According to Dr. Shapiro: "Enacting temporary tax relief for repatriated foreign earnings in 2004 brought back several hundred billion dollars for the U.S. economy, and will end up providing billions for the Treasury. Enacting repatriation again should have the same effects at a time when revenues are scarce. While it would be better for the American economy to put in place corporate tax reforms suited to the realities of our new global economy, taking the temporary step of another round of "repatriation relief" would be a fiscally sound option that policy makers should consider in the months ahead."
This study evaluates the Joint Tax Committee's (JCT) approach and results for estimating the revenue effects of the Homeland Investment Act (HIA) of 2004, which provided a temporary 85 percent deduction under the U.S. corporate tax for certain qualified earnings of foreign subsidiaries repatriated to their U.S. parent companies. We also evaluate the revenue effects of current proposals to provide another one-year tax preference for repatriated earnings, on the same general terms as the 2004 Act. We find that the JCT's approach has been flawed conceptually and its estimates of significant revenue losses are incorrect.

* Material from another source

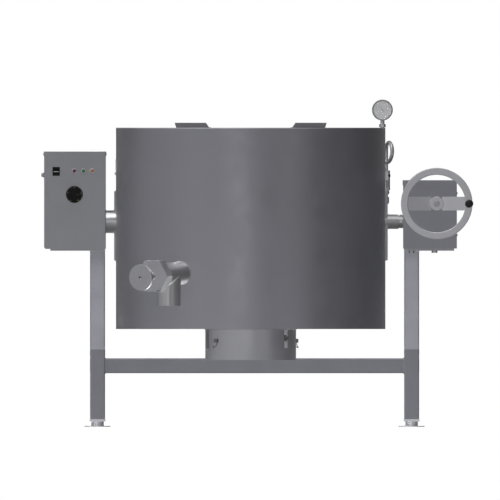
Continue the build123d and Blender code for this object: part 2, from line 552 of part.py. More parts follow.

- In 2004, the JCT estimated that the HIA would cost U.S. taxpayers $3.3 billion over 10 years, relative to its baseline (current law without the provision). This year, the JCT similarly estimated that the same provision enacted in 2011 would cost U.S. taxpayers $78.7 billion over 10 years, compared to its current baseline.
- These projected revenue losses largely reflect two assumptions by JCT staff: First, the temporary tax preference would induce U.S. multinationals companies (MNCs) to shift the timing of their planned repatriations, so as to bring back funds in 2004-2005 or 2011-2012 which otherwise they would have brought back later at a higher tax. Therefore, the JCT assumes a sharp increase in repatriations during the periods of the tax preference, followed by sharp declines in later years relative to their earlier trend.
- New IRS data support the first assumption - repatriations did rise sharply in 2004-2005, sufficiently to produce revenues gains in those years, despite the lower tax rate. However, IRS data also show that repatriations in 2007 and 2008 did not fall below trend as the JCT predicted, but actually accelerated relative to their previous trend. Therefore, the predicted revenue losses in later years have not occurred.
- Second, the revenue losses predicted by the JCT assume that the prospect of tax relief for repatriated earnings in the future would induce MNCs to alter their corporate behavior and organization so that more of their earnings would come from foreign markets.
- JCT has offered no evidence for this assumption, nor have independent analyses found that the expectation of this tax preference altered corporate behavior and structure in this way. High levels of foreign direct investments by U.S. MNCs began at least 15 years before the 2004 Act, in order to build global production networks that could serve global markets. There is no evidence that this process accelerated after the 2004 passage of HIA.
- Based on current data and knowledge, including actual repatriations under the 2004 Act, repatriations in the early out-years of the JCT's 10-year revenue estimate, and the actual trend growth rate of repatriations, we can generate new revenue estimates.
- By replicating the JCT estimating process to the extent possible and using the new data in place of the flawed JCT assumptions, we estimate that the HIA will produce revenue gains of $23.5 billion over 10 years, compared to the JCT's estimate of a $3.3 billion revenue cost over 10 years.
- Similarly, we estimate that a reprise of the HIA enacted in 2011 would produce an $8.7 billion revenue gain over 10 years, compared to the recent JCT estimate of a 10-year billion revenue cost of $78.7 billion.